Copy all of the records below verbatim.

§ Listed entries:
###

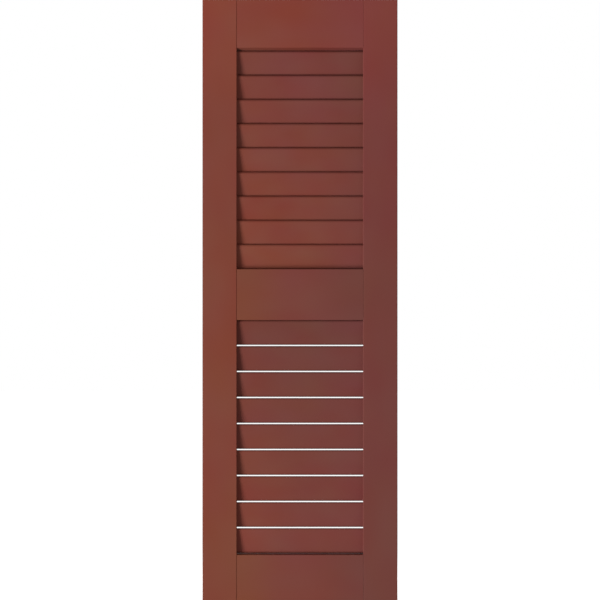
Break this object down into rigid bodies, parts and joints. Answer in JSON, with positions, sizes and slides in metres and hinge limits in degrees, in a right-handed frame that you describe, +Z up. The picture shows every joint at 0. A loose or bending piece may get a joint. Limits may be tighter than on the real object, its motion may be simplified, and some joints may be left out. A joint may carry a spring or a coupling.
{
  "type": "louvred shutter",
  "caption": "Painted wooden shutter panel with stiles, rails and fixed leaning louvres, to fix to a wall beside a window or to hang at its edge.",
  "frame": {"origin": "centre of the back face, at half the panel's height and half its width", "axes": "+Z up, +Y out of the back face towards the wall, so the front faces -Y; +X is to the right seen from the front"},
  "size_m": [0.381, 0.0318, 1.176],
  "materials": {
    "frame_paint": "satin barn-red paint on the stiles and rails",
    "louvre_paint": "satin barn-red paint on the louvres",
    "dowel_beech": "bare turned beech"
  },
  "bodies": {
    "root": {"left_stile": "frame_paint", "right_stile": "frame_paint", "top_rail": "frame_paint", "middle_rail": "frame_paint", "bottom_rail": "frame_paint", "top_rail_dowels": "dowel_beech", "middle_rail_dowels": "dowel_beech", "bottom_rail_dowels": "dowel_beech", "upper_louvre_1": "louvre_paint", "upper_louvre_2": "louvre_paint", "upper_louvre_3": "louvre_paint", "upper_louvre_4": "louvre_paint", "upper_louvre_5": "louvre_paint", "upper_louvre_6": "louvre_paint", "upper_louvre_7": "louvre_paint", "upper_louvre_8": "louvre_paint", "upper_louvre_9": "louvre_paint", "lower_louvre_1": "louvre_paint", "lower_louvre_2": "louvre_paint", "lower_louvre_3": "louvre_paint", "lower_louvre_4": "louvre_paint", "lower_louvre_5": "louvre_paint", "lower_louvre_6": "louvre_paint", "lower_louvre_7": "louvre_paint", "lower_louvre_8": "louvre_paint", "lower_louvre_9": "louvre_paint"}
  },
  "joints": []
}
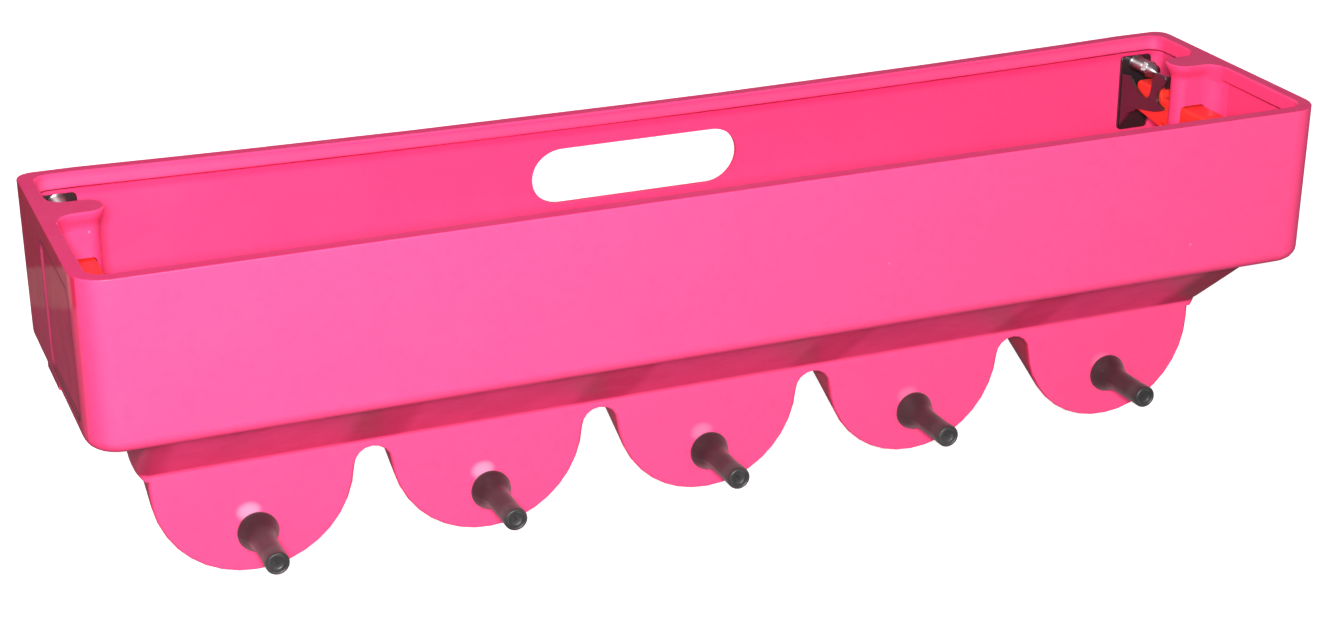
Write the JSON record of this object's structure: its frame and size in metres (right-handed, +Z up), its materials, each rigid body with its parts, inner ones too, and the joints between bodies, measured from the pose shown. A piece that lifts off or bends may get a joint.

###

§ Exercise response:
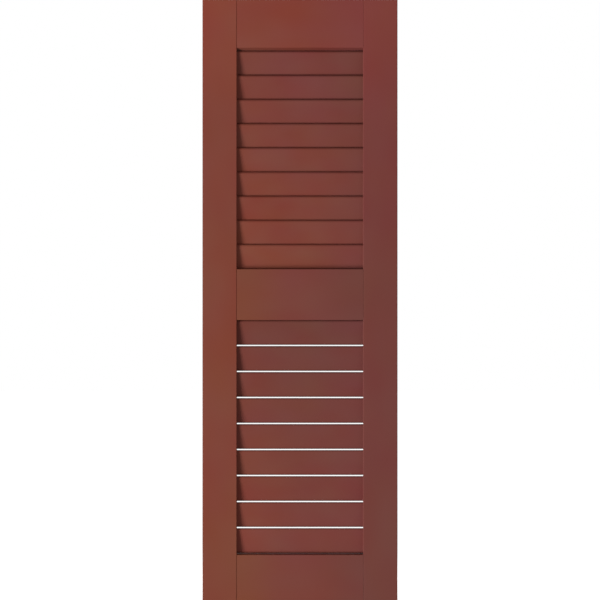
Break this object down into rigid bodies, parts and joints. Answer in JSON, with positions, sizes and slides in metres and hinge limits in degrees, in a right-handed frame that you describe, +Z up. The picture shows every joint at 0. A loose or bending piece may get a joint. Limits may be tighter than on the real object, its motion may be simplified, and some joints may be left out. A joint may carry a spring or a coupling.
{
  "type": "louvred shutter",
  "caption": "Painted wooden shutter panel with stiles, rails and fixed leaning louvres, to fix to a wall beside a window or to hang at its edge.",
  "frame": {"origin": "centre of the back face, at half the panel's height and half its width", "axes": "+Z up, +Y out of the back face towards the wall, so the front faces -Y; +X is to the right seen from the front"},
  "size_m": [0.381, 0.0318, 1.176],
  "materials": {
    "frame_paint": "satin barn-red paint on the stiles and rails",
    "louvre_paint": "satin barn-red paint on the louvres",
    "dowel_beech": "bare turned beech"
  },
  "bodies": {
    "root": {"left_stile": "frame_paint", "right_stile": "frame_paint", "top_rail": "frame_paint", "middle_rail": "frame_paint", "bottom_rail": "frame_paint", "top_rail_dowels": "dowel_beech", "middle_rail_dowels": "dowel_beech", "bottom_rail_dowels": "dowel_beech", "upper_louvre_1": "louvre_paint", "upper_louvre_2": "louvre_paint", "upper_louvre_3": "louvre_paint", "upper_louvre_4": "louvre_paint", "upper_louvre_5": "louvre_paint", "upper_louvre_6": "louvre_paint", "upper_louvre_7": "louvre_paint", "upper_louvre_8": "louvre_paint", "upper_louvre_9": "louvre_paint", "lower_louvre_1": "louvre_paint", "lower_louvre_2": "louvre_paint", "lower_louvre_3": "louvre_paint", "lower_louvre_4": "louvre_paint", "lower_louvre_5": "louvre_paint", "lower_louvre_6": "louvre_paint", "lower_louvre_7": "louvre_paint", "lower_louvre_8": "louvre_paint", "lower_louvre_9": "louvre_paint"}
  },
  "joints": []
}
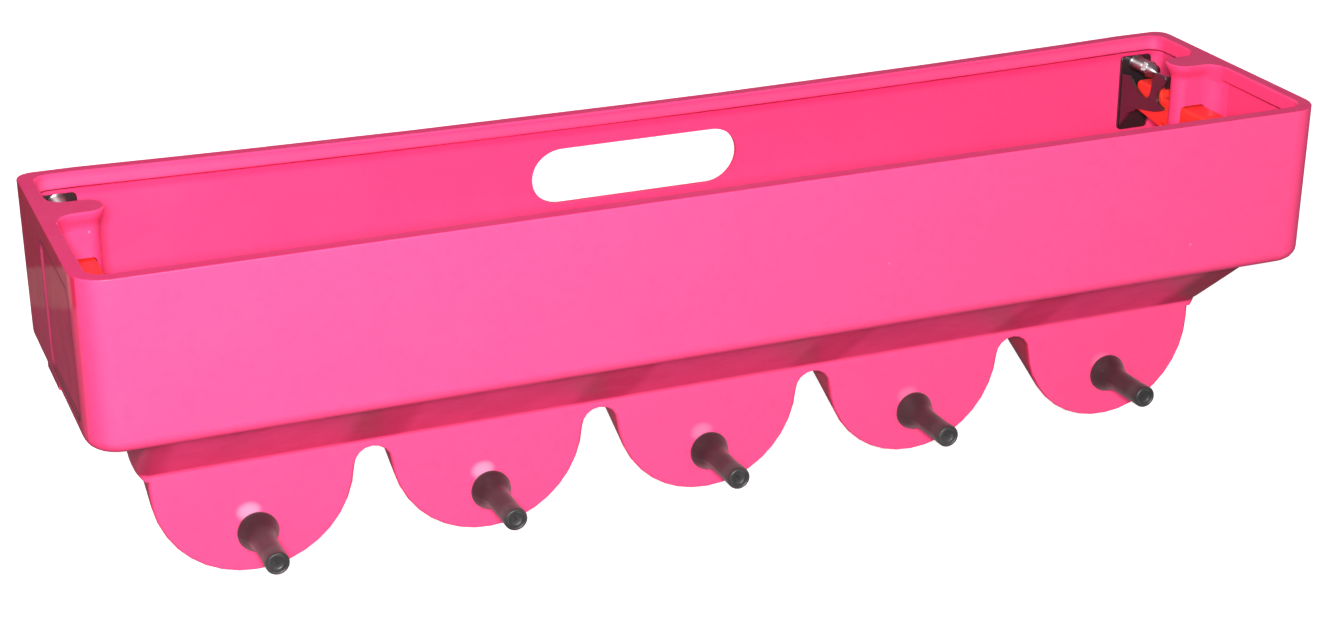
Write the JSON record of this object's structure: its frame and size in metres (right-handed, +Z up), its materials, each rigid body with its parts, inner ones too, and the joints between bodies, measured from the pose shown. A piece that lifts off or bends may get a joint.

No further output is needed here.